We settled for one more that we would shuttle between the living room sofa and the den sofa as needed. It was ordered that weekend.
And in the end, it really worked. Godiva loves the ramps. No more crying at the foot of the bed. She has been great about going down the ramp too. Even in the excitement of her mommy coming home, she will scramble to find at least the middle of the ramp to go down.
So, it only took seven months to figure out. The sad thing is that we should have had these all along. We don't know how she got hurt, but these ramps would had to have taken some of the stress off her. So not only was it too bad that this was a long needed reactive measure, it is too bad we hadn't done this years before as a preventative one.
- What about Couper and Frankie?
- Couper goes up the ramp to the bed. We basically took away all other means for him to get there. He used hop on a puppy bed on a step and then hop to the bed. We took that away. We took away the stairs that we had to the bed. He can jump on the bed from the floor, but it is just high enough to make that really difficult. We want him taking the ramp. Off the bed he usually jumps. No time for ramps when it is time to play. We've tried to coax him down the ramp, but it doesn't take. The best (and by best, I mean the worst...but it is cool) is when he jumps off the end of the bed, over the ramp, and to the floor. He will also, from the floor at the foot of the bed in the middle, jump over the little side rail onto the ramp, and then hop from the ramp to the bed. Again, amazing, but terrifying. As for the sofas, it is hit and miss. He jumps up and down from those where the sofa ramp isn't. He's the only one who can do that and he takes full advantage of the privacy he gets up there. Depends on his mood or how tired he is using the ramp on the sofa with the ramp.
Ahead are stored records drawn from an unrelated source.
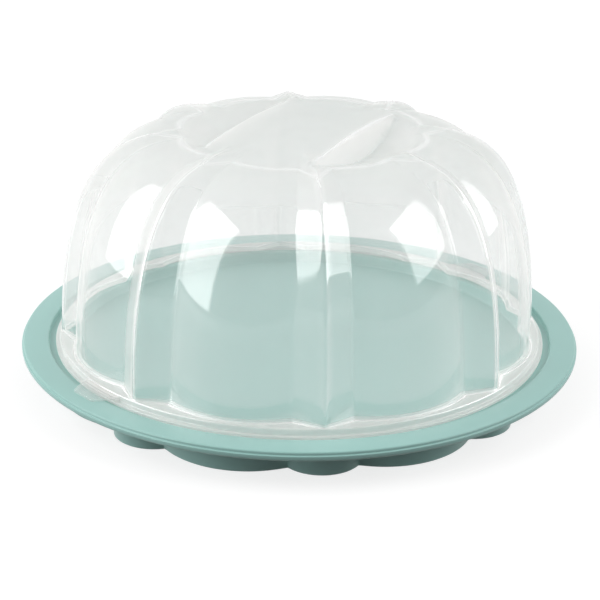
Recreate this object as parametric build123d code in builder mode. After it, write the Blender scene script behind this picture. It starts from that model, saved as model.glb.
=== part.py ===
from build123d import *
from math import asin, atan2, cos, degrees, hypot, radians, sin, tan
import os

# Cake keeper: a round serving tray with a fluted dome lid that lifts off.
# Millimetres. Z = 0 is the table, the Z axis runs through the middle of both
# mouldings, and one ridge of the lid faces the front, which is -Y.

# Tray
RIM_WIDTH = 15.6
TRAY_WALL = 2.4
PLATEAU_HEIGHT = 22.5
LIP_DROP = 3.4
LIP_BEAD = 3.0
LIP_BULGE = 0.3
RIM_CHAMFER = 1.4
WELL_DEPTH = 10.0
WELL_SLOPE = 0.8
SEAT_DEPTH = 3.2
SEAT_WIDTH = 12.1
SEAT_MARGIN = 4.0

# Foot under the tray: a thin standing wall, scalloped in step with the lid
FOOT_MARGIN = 0.9
FOOT_SCALLOP = 9.1
FOOT_CUSP_ANGLE = 7.9
FOOT_WALL = 2.3

# Lid
FLUTES = 8
LID_WALL = 2.0
LID_CLEARANCE = 0.3
FLANGE_WIDTH = 2.6
FLANGE_THICKNESS = 1.9
FLANGE_CHAMFER = 0.6
SKIRT_HEIGHT = 5.4
SKIRT_MARGIN = 0.6
SHELF_CHAMFER = 0.8
RIDGE_RADIUS = 142.2
LOBE_STEP = 3.6
VALLEY_DEPTH = 9.6
RIDGE_HALF_ANGLE = 7.4
RIDGE_RISE = 128.3
PANEL_RISE = 126.2
DOME_FULLNESS = 6.4
LOBE_CHORDS = 6
SECTIONS = 9
CROWN_RISE = 125.2
CROWN_DOME = 5.6
TIP_RISE = 2.6
TIP_RADIUS = 76.0
TIP_ROOT_RADIUS = 48.0

# Grip: a bridge across the crown with a finger scoop on either side
BRIDGE_WIDTH = 65.6
BRIDGE_ANGLE = -31.2
BRIDGE_DRAFT = 6.5
SCOOP_RADIUS = 66.5
SCOOP_DEPTH = 13.0

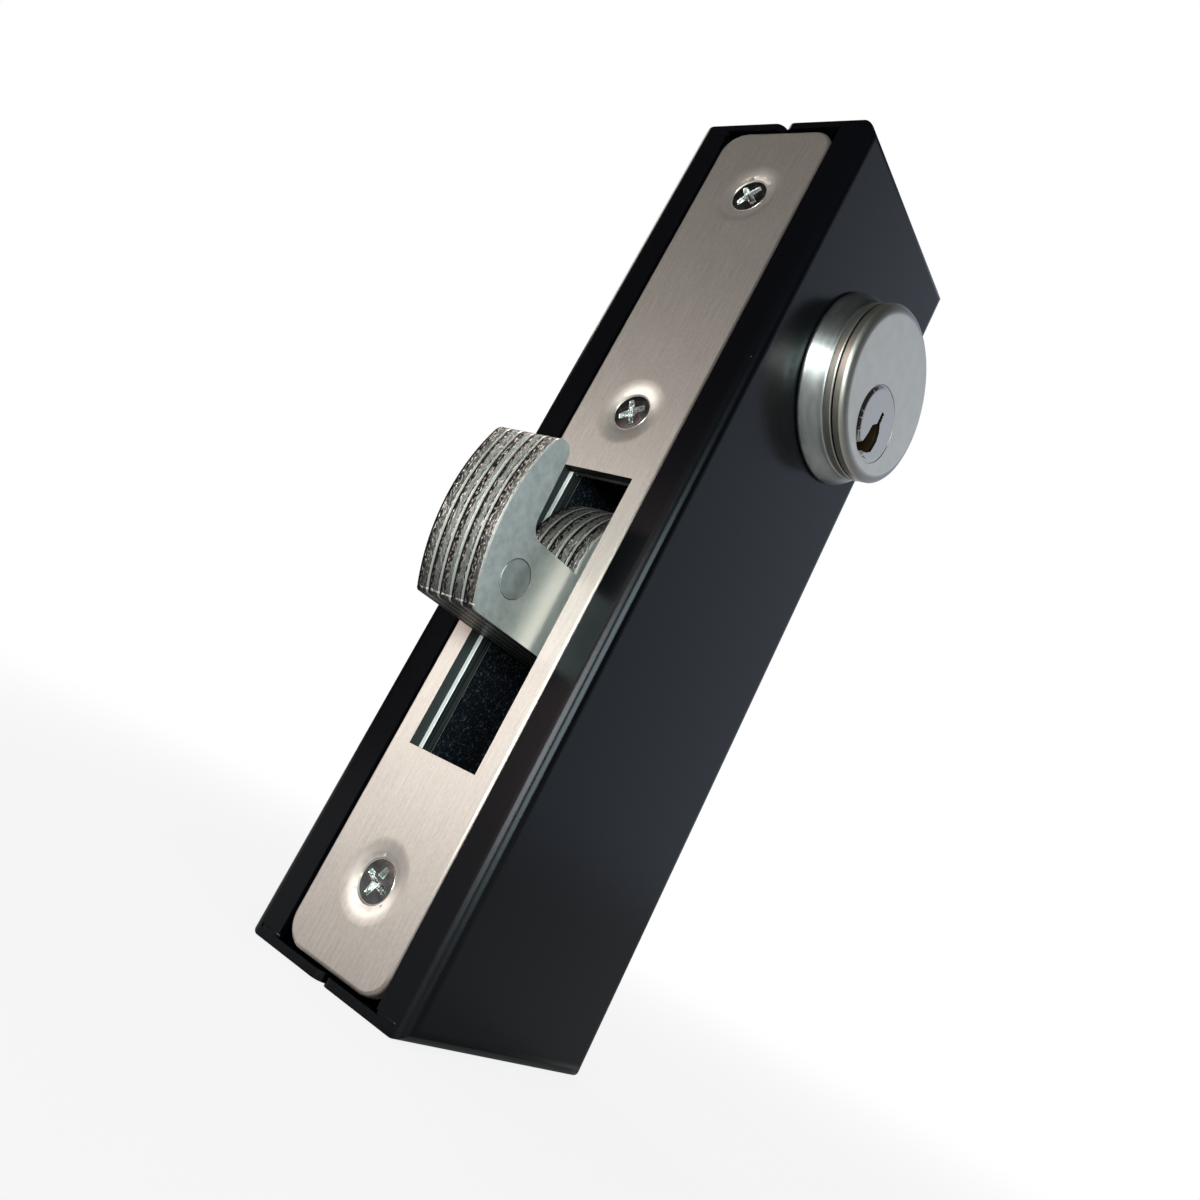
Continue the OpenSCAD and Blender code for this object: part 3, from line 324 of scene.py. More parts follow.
skimmed = put(tree, "Mix", {0: groove.outputs[0], 6: lin("#1e2324"), 7: lin("#59605e")}, data_type="RGBA")
face = put(tree, "Mix", {0: ahead.outputs[0], 6: film.outputs[2], 7: skimmed.outputs[2]}, data_type="RGBA")
scored = put(tree, "Mix", {0: score.outputs[0], 6: face.outputs[2], 7: lin("#e6ebe9")}, data_type="RGBA")
tone = put(tree, "Mix", {0: rim.outputs[0], 6: scored.outputs[2], 7: lin("#f2f5f4")}, data_type="RGBA")
metal = put(tree, "Mix", {0: rim.outputs[0], 2: 0.6, 3: 0.2}, data_type="FLOAT")
rough = put(tree, "MapRange", {0: lines.outputs[0], 1: 0.3, 2: 0.7, 3: 0.32, 4: 0.5})
bump = put(tree, "Bump", {"Strength": 0.4, "Distance": 0.05 * MM, "Height": lines.outputs[0]})
shader = put(tree, "BsdfPrincipled", {
    "Base Color": tone.outputs[2], "Metallic": metal.outputs[0], "Roughness": rough.outputs[0],
    "Normal": bump.outputs[0]})
put(tree, "OutputMaterial", {0: shader.outputs[0]})
coated_copy("bolt_guides", "lock", oiled, 0.12 * MM, 2)


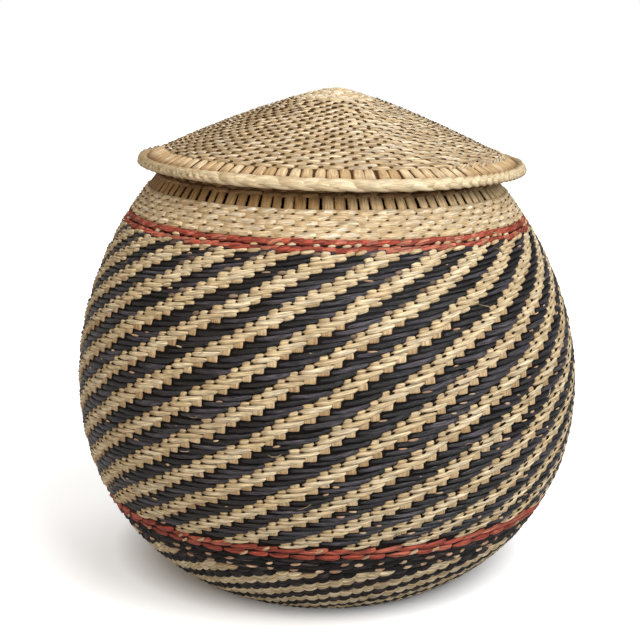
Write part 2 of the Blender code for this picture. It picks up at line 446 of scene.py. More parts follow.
def lay(name, face, straws, look, slot_name, *nodes, inward=False):
    """One piece of all the straws in a list, each bent along the face at its place."""
    shape = straws.shape
    get = straws.column
    x, y, z = (shape.points[:, axis][None, :] for axis in range(3))
    along = x * get("length")
    across = y * get("width")
    leaning = across + get("rise") * x + get("bow") * (1 - 4 * x * x)
    upright = get("upright") > 0.5
    side = np.where(upright, leaning, along)
    up = np.where(upright, along, leaning)
    base_run = get("run")
    angle = get("angle") + side / np.maximum(face.radius_at(base_run), MM)
    height = get("out") + z * get("depth") - get("roll") * y
    if inward:
        height = -face.wall - height
    angle, run = face.wander(angle, base_run + up)
    places = face.place(angle, run, height)
    # Painted shade: each straw is darkened where it comes out from under its neighbour, for longer than where it
    # goes in, and a little along its edges
    tip = np.clip((np.abs(x - 0.1) * 2 - 0.62) / 0.58, 0, 1)
    edge = 0.45 * np.clip((np.abs(y) * 2 - 0.6) / 0.4, 0, 1)
    tip = np.maximum(tip, edge) + 0 * base_run
    # Its grain is cut from a place of its own on the map, which is 400 mm wide
    seeds = dice.random((len(base_run), 2)) * 400
    grain = np.stack((along / MM + seeds[:, :1], across / MM + seeds[:, 1:]), axis=-1)
    tones = np.broadcast_to(get("tone"), tip.shape)
    build(name, face.body_name, places, shape, grain, tones, tip, look, slot_name, *nodes, flip=inward)


def build(name, body_name, places, shape, grain, tones, painted_shade, look, slot_name, *nodes, flip=False):
    """One piece from copies of a shape: places and grain are (copies, points, values)."""
    copies, points = places.shape[:2]
    corners = shape.corners[None, :] + points * np.arange(copies)[:, None]
    sizes = np.tile(shape.sizes, copies)
    mesh = bpy.data.meshes.new(name)
    mesh.vertices.add(copies * points)
    mesh.vertices.foreach_set("co", places.ravel())
    mesh.loops.add(corners.size)
    mesh.loops.foreach_set("vertex_index", corners.ravel())
    mesh.polygons.add(len(sizes))
    mesh.polygons.foreach_set("loop_start", np.concatenate(([0], np.cumsum(sizes)[:-1])))
    mesh.update(calc_edges=True)
    if flip:
        mesh.flip_normals()
        corners = np.zeros(len(mesh.loops), dtype=int)
        mesh.loops.foreach_get("vertex_index", corners)
    grain_map = mesh.uv_layers.new(name="grain")
    grain_map.uv.foreach_set("vector", grain.reshape(-1, 2)[corners.ravel()].ravel())
    # The tip attribute carries that painted shade at each straw's ends and edges
    for label, values in (("tone", tones), ("tip", painted_shade)):
        mesh.attributes.new(label, "FLOAT", "POINT").data.foreach_set("value", values.ravel())
    mesh.validate()
    mesh.shade_smooth()
    mesh.materials.append(look)
    piece = bpy.data.objects.new(name, mesh)
    bpy.context.scene.collection.objects.link(piece)
    belongs(piece, body_name, slot_name, *nodes)


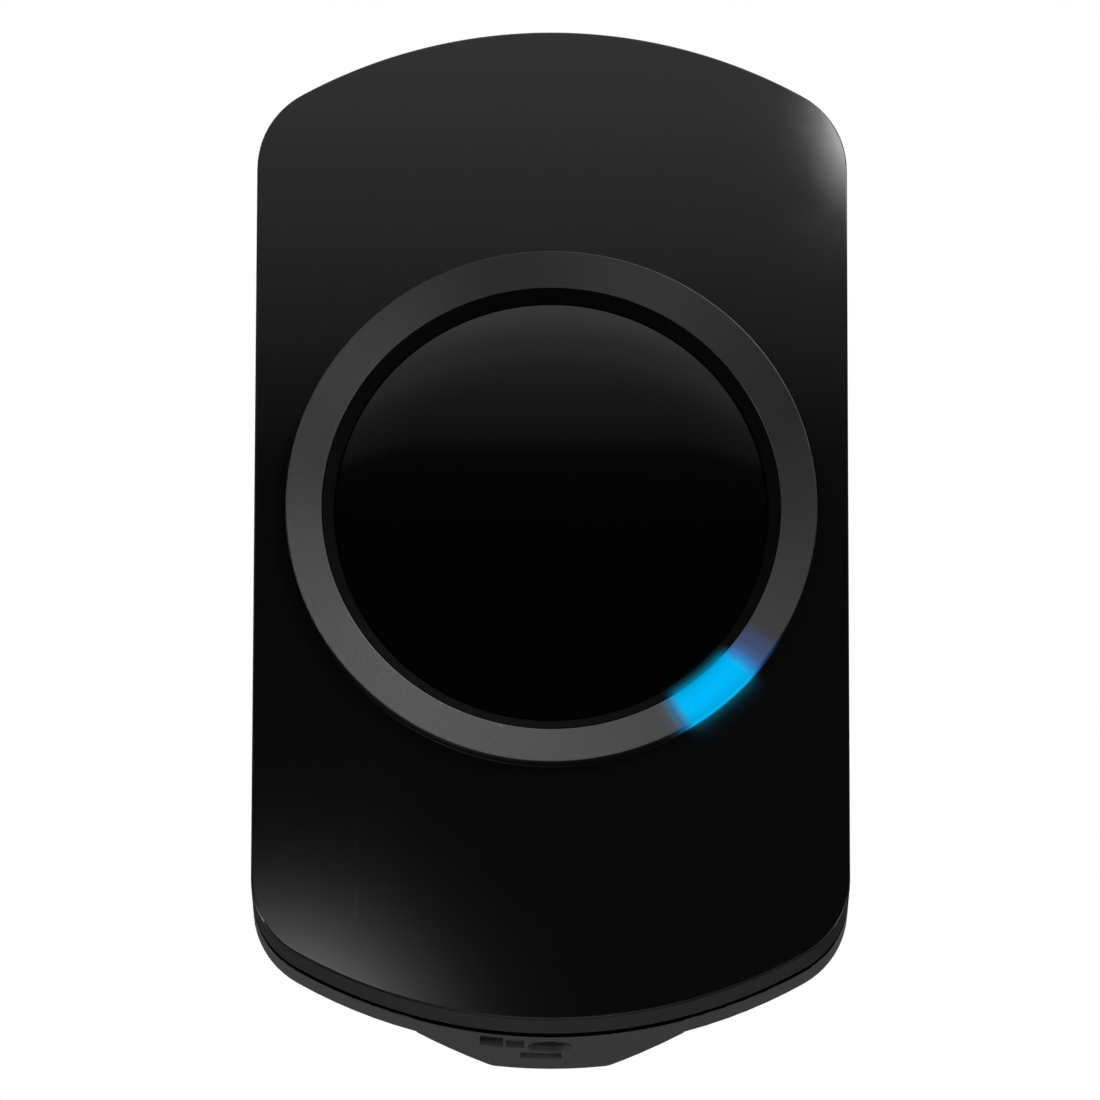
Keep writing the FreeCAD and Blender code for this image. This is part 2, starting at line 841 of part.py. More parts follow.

- Frankie was the big unknown. We weren't sure if having a ramp to the bed meant that Frankie would suddenly become the third dog in the bed. Not that he wasn't welcome, but even though these aren't big dogs, you would be amazed at how much territory they can claim and some of the uncomfortable places they can find. Frankie likes the ramp as well. When I get home from work and collapse on the bed, Frankie will usually climb up for some cuddling; after all, that's where the belly and neck rubs are. But amazingly he has only come up at night twice. I guess he is happy having his own bed (and his mommy gives him his own blankee and tucks him in every night).
- Godiva's walking has gotten a little better. It may be that it has been two and a half years since her surgery. But we also think that walking up the ramp has strengthened her back legs, especially her back left. The doctors after her surgery wanted to have her walk up hills as part of her therapy. We never really did that. Again, everyday we see her walk, we are reminded that she had back surgery, but I really think her walking has gotten a little less clumsy in the past year and a half. Another argument for having gotten the ramp sooner.
- The sofa ramp is great for puppies. It is a pain in the ass for humans. We suddenly have two spots to get on the sofa, at the foot of the ramp, or at the end of the ramp. Compounding that problem, there are now puppies strewn all over potential landing spots on the sofa. We also have the problem that the ramp looks awfully fun for nephews under 5 years of age. We have to make clear that the ramp is for puppies and they are not puppies. That works for all of two minutes. At least they are light enough not to damage the ramp. Not so sure about that in a couple of years.